The naked bias of Fox’s prime time talking heads—Hannity, Tucker Carlson and Laura Ingraham—unfairly contaminates the reputation of the rest of the news division. Chris Wallace, the host of Fox News Sunday, and the network’s chief political anchor, Bret Baier, have both tried hard to keep space between them and the White House lackeys.

Wallace has called demonization of the media “bad form,” which may seem a mild rebuke but, in the context, was clear dissent. Even a journalist of Wallace’s pedigree and caliber finds it hard to be heard above the lunatic rants of commentators like Jeanine Pirro whose Sunday show Trump adores, or the emetic sycophancy of the morning show Fox & Friends that Trump uses regularly to vent his gases.

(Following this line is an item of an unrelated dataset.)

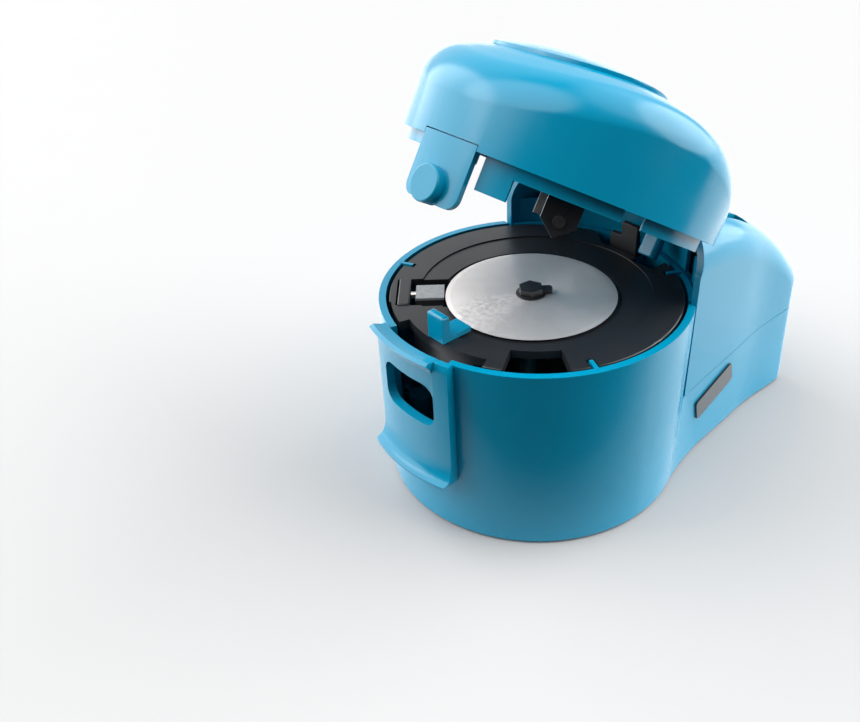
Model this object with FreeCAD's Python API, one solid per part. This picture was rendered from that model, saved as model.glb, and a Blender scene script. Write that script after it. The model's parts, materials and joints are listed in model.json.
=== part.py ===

Around two-thirds of the television interviews Trump has given as president have been with Fox News and Fox Business Network (not one was given to Wallace). The barrage of prime time poison is not just a political policy. It has built a ratings engine that helps Fox generate a billion dollars a year in advertising.

As a money machine Trump is the best thing that’s happened to Murdoch. A president who treats the job as an extension of his television persona, built as it was on selling a phony idea of success in business, is in thrall to a magnate who is many times smarter in business than he is.

It has been said that Murdoch has a low opinion of Trump’s acumen, as well he might. And it could be that Trump’s vicious demonization of journalists is a bridge too far for Murdoch, that the monster is out of his control. But it’s too late.

As the New York Times columnist Bret Stephens wrote, having himself been the recipient of menacing voice mails, “We are approaching a day when blood on the newsroom floor will be blood on the president’s hands.”

And on Murdoch’s hands, too. Is that really the legacy he wanted?